610年には、新羅使が任那使を伴って来朝しますが、これは倭国の政策が効果をあげたのではなく、新羅の窮状が背景にあったものと見ます。以後、616年、621年、623年と新羅使が来朝していますが、623年のものは厩戸皇子の弔問の使いとすると、新羅使と任那問題の関連は弱まっていることになると説きます。
倭国が任那に固執したのは、鉄の確保が重要な要素でしたが、新蔵氏は、任那が滅亡した後の6世紀後半になると、倭国内でも量は不十分であるにせよ、考古学が示すように倭国内で製鉄が始まっており、倭国と任那の関係に変化が生じていたとします。
新蔵氏は、さらに、朝鮮半島の軍事面で大伴氏とともに活躍した物部氏本宗家が滅亡したうえ、物部氏とのつながりで6世紀に壱岐島で外交にあたっていた伊吉史氏が、物部氏の滅亡の後で本貫である河内に戻ったことが指摘されていることに注意します。それもあって、6世紀以後は、倭国の朝鮮半島への軍事介入は消極化したとするのです。
任那関連では、時に強硬意見が出ることはあっても、6世紀以後は積極的な軍事行動に出ることが躊躇されたのは、任那問題が倭国が思うようには進まなかったことに加え、倭国内でも関連する要因が複数あったのだ、と新蔵氏は締めくくっています。

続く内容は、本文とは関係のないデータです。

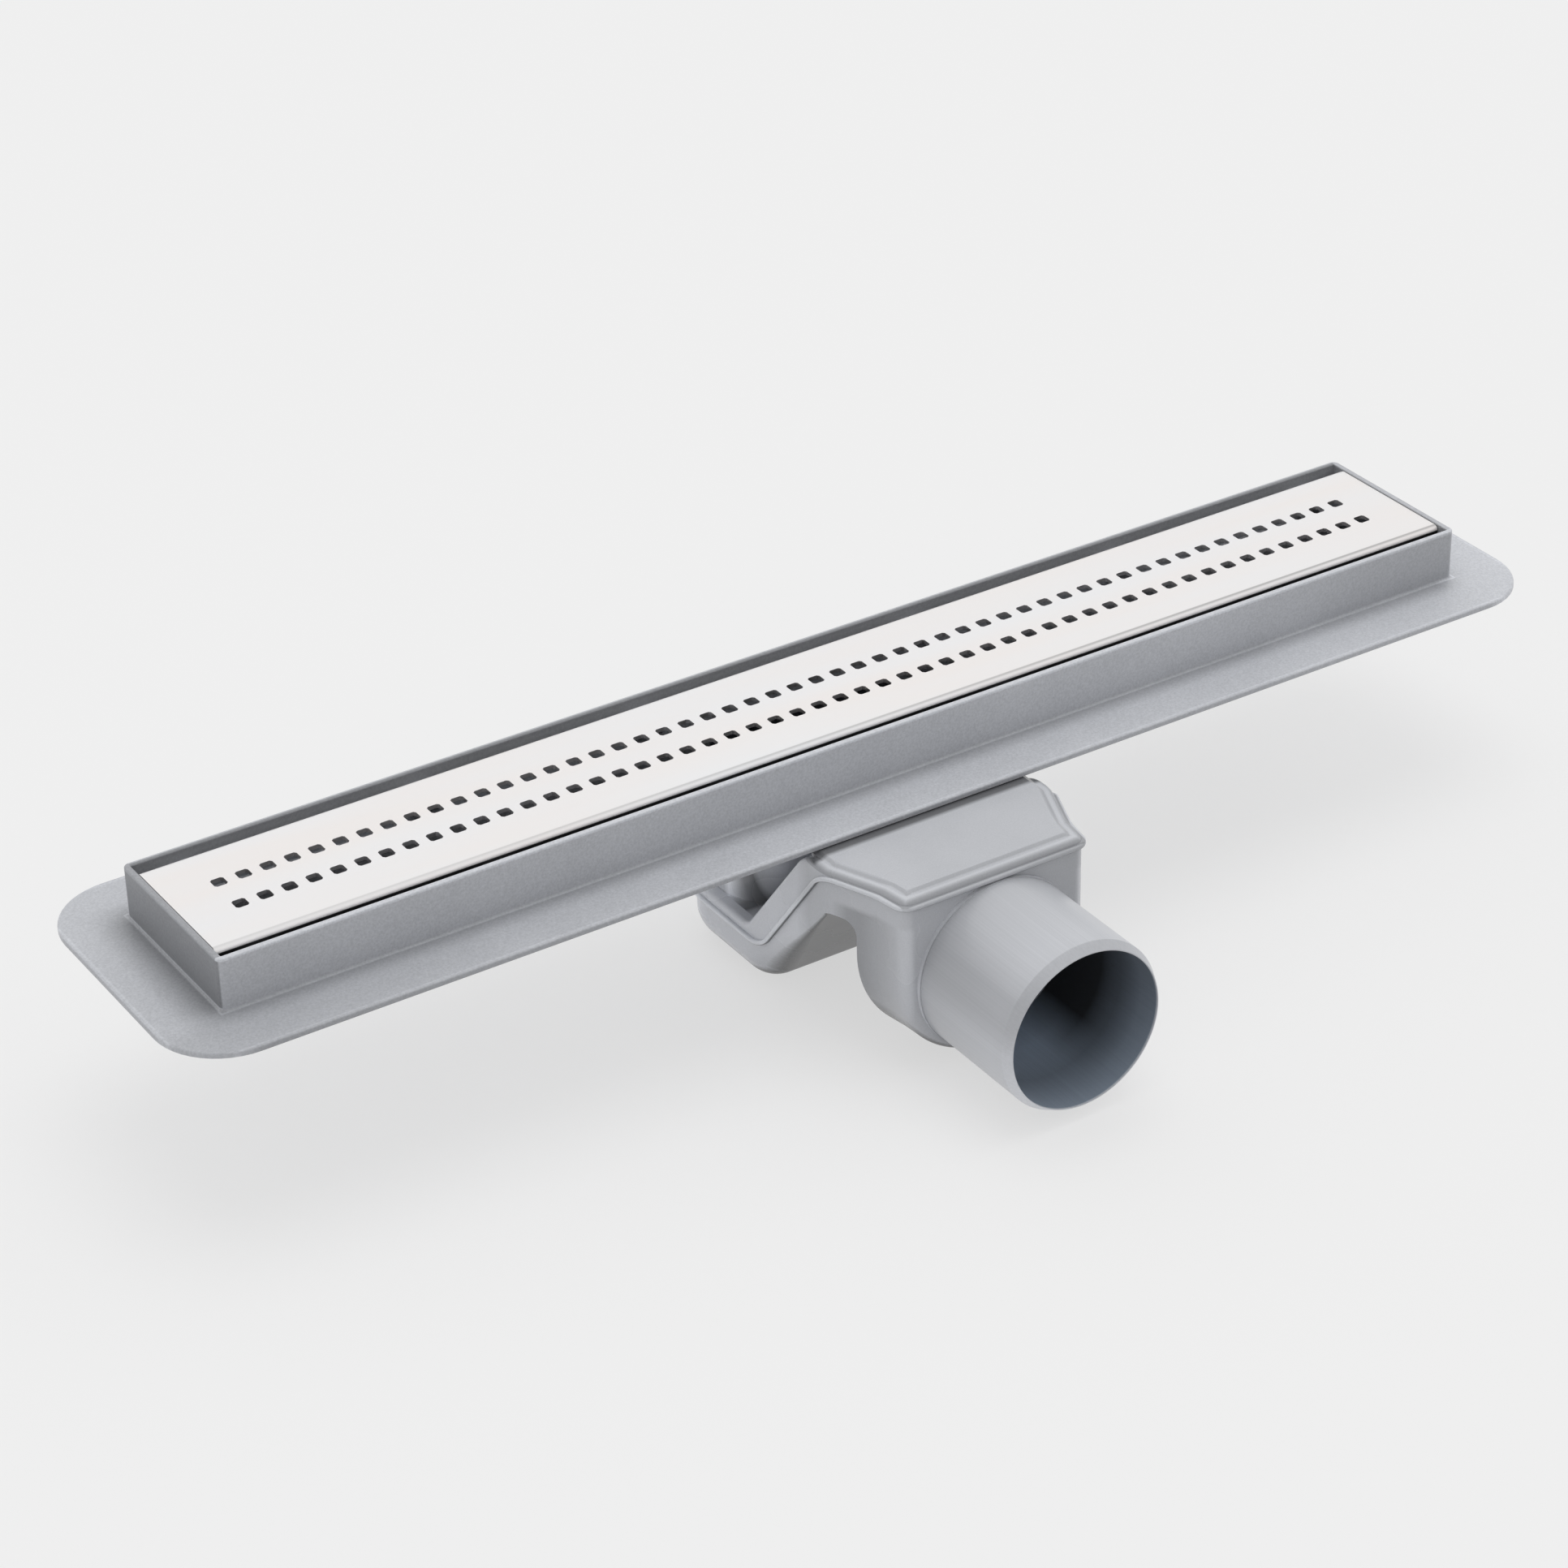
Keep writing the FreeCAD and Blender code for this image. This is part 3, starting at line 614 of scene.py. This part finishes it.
colour = add(tree, "VectorMath", colour, tone, operation="SCALE")
brushed_sheen = add(tree, "MapRange", brush, 0.0, 1.0, *cover_roughness)
sheen = add(tree, "Mix", on_bend, brushed_sheen, bend_roughness)
bump = add(tree, "Bump", brush_relief, brush_height, relief_filter, brush)
tree.links.new(colour, shader.inputs["Base Color"])
tree.links.new(sheen, shader.inputs["Roughness"])
tree.links.new(bump, shader.inputs["Normal"])
shader.inputs["Metallic"].default_value = 1.0
give("cover_grate", cover_steel)

# Studio floor: a plain pale sheet of matt paper under the drain
# Camera, mirror and glass rays see part of it as its own light, so the shadow stays faint
floor_papers = [(0.0, "#E6E6E6"), (1.0, "#8E8E8E")]
paper_glow = 0.60
floor_size = 12.0
floor_gap = 0.0005
floor_paper, tree, shader = material_named("pale_matt_paper")


def seen_directly(tree):
    """One for rays from the camera, a mirror or glass, which show the plain background."""
    rays = add(tree, "LightPath").node.outputs
    mirrored = add(tree, "Math", rays["Is Camera Ray"], rays["Is Glossy Ray"], operation="MAXIMUM")
    return add(tree, "Math", mirrored, rays["Is Transmission Ray"], operation="MAXIMUM")


seen = seen_directly(tree)
colour = add(tree, "ValToRGB", seen, stops=floor_papers)
glow = add(tree, "MapRange", seen, 0.0, 1.0, 0.0, paper_glow)
tree.links.new(colour, shader.inputs["Base Color"])
tree.links.new(glow, shader.inputs["Emission Strength"])
shader.inputs["Emission Color"].default_value = (1.0, 1.0, 1.0, 1.0)
shader.inputs["Roughness"].default_value = 1.0
shader.inputs["Specular IOR Level"].default_value = 0.0
bpy.ops.object.select_all(action="DESELECT")
floor_place = (0.0, 0.0, floor_level - floor_gap)
bpy.ops.mesh.primitive_plane_add(size=floor_size, location=floor_place)
floor = bpy.context.object
floor.name = "studio_floor"
floor.data.materials.append(floor_paper)

# Studio walls: white boards low on the left and behind, a large soft screen on the right
# Each stop is a board's brightness, going round from the left by the front
low_boards = [(0.00, 0.80), (0.25, 0.05), (0.50, 0.20), (0.75, 0.72), (1.00, 0.80)]
high_boards = [(0.00, 0.20), (0.25, 0.33), (0.50, 0.56), (0.75, 0.47), (1.00, 0.20)]
ceiling = (0.33, 0.33, 0.33, 1.0)
board_level = 2.0
high_boards_span = (0.2, 0.4)
ceiling_span = (0.7, 0.9)
backdrop = "#EEEEEE"
studio = bpy.data.worlds.new("studio")
bpy.context.scene.world = studio
studio.use_nodes = True
tree = studio.node_tree
background = tree.nodes["Background"]
direction = add(tree, "TexCoord").node.outputs["Generated"]
around = add(tree, "TexGradient", direction, gradient_type="RADIAL").node.outputs["Fac"]
height = add(tree, "SeparateXYZ", direction).node.outputs["Z"]
low = add(tree, "ValToRGB", around, stops=low_boards)
high = add(tree, "ValToRGB", around, stops=high_boards)
on_high_boards = add(tree, "MapRange", height, *high_boards_span)
on_ceiling = add(tree, "MapRange", height, *ceiling_span)
walls = add(tree, "Mix", on_high_boards, low, high, data_type="RGBA")
room = add(tree, "Mix", on_ceiling, walls, ceiling, data_type="RGBA")
tree.links.new(room, background.inputs["Color"])
background.inputs["Strength"].default_value = board_level
plain = add(tree, "Background", linear(backdrop), 1.0)
shown = add(tree, "MixShader", seen_directly(tree), background.outputs["Background"], plain)
tree.links.new(shown, tree.nodes["World Output"].inputs["Surface"])

# Top light: one broad lamp above the drain, which steel and gloss don't mirror
# It comes a little from the right and from behind, and its spread softens the shadow
lamp_energy = 0.75
lamp_spread = 45.0
lamp_direction = (-0.10, -0.05, -1.0)
lamp_data = bpy.data.lights.new("top_light", "SUN")
lamp_data.energy = lamp_energy
lamp_data.angle = math.radians(lamp_spread)
lamp = bpy.data.objects.new("top_light", lamp_data)
bpy.context.collection.objects.link(lamp)
lamp.rotation_mode = "QUATERNION"
lamp.rotation_quaternion = Vector(lamp_direction).to_track_quat("-Z", "Y")
lamp.visible_glossy = False

# Camera: at the photograph's viewing angle, down on the front and the left end
# Its place and turn come from a fit to the channel's long edges and the pipe's mouth
camera_azimuth = math.radians(-32.30)
camera_elevation = math.radians(30.93)
camera_roll = math.radians(-1.33)
camera_place = (-0.56484, -0.86968, 0.59115)
backward = Vector((
    math.sin(camera_azimuth) * math.cos(camera_elevation),
    -math.cos(camera_azimuth) * math.cos(camera_elevation),
    math.sin(camera_elevation),
))
level_right = (-backward).cross(Vector((0.0, 0.0, 1.0))).normalized()
level_up = level_right.cross(-backward)
right = level_right * math.cos(camera_roll) + level_up * math.sin(camera_roll)
up = level_up * math.cos(camera_roll) - level_right * math.sin(camera_roll)
camera_data = bpy.data.cameras.new("camera")
camera_data.lens = 100.04
camera_data.sensor_width = 36.0
camera_data.clip_start = 0.01
camera_data.clip_end = 50.0
camera = bpy.data.objects.new("camera", camera_data)
bpy.context.collection.objects.link(camera)
turn = Matrix((right, up, backward)).transposed().to_4x4()
camera.matrix_world = Matrix.Translation(camera_place) @ turn
bpy.context.scene.camera = camera
bpy.context.scene.view_settings.view_transform = "Standard"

そうなると、新蔵氏は触れていませんが、厩戸皇子の弟2人が新羅遠征将軍に任命されたのは、新羅威圧のためであって、実際に戦うことは想定していなかったということになりそうです。
ただ、厩戸皇子の弟たちが続いて新羅遠征将軍に任命されたのは事実のようですので、戦後の常識のような形で厩戸皇子を平和主義者と断定するわけにはいかないようです。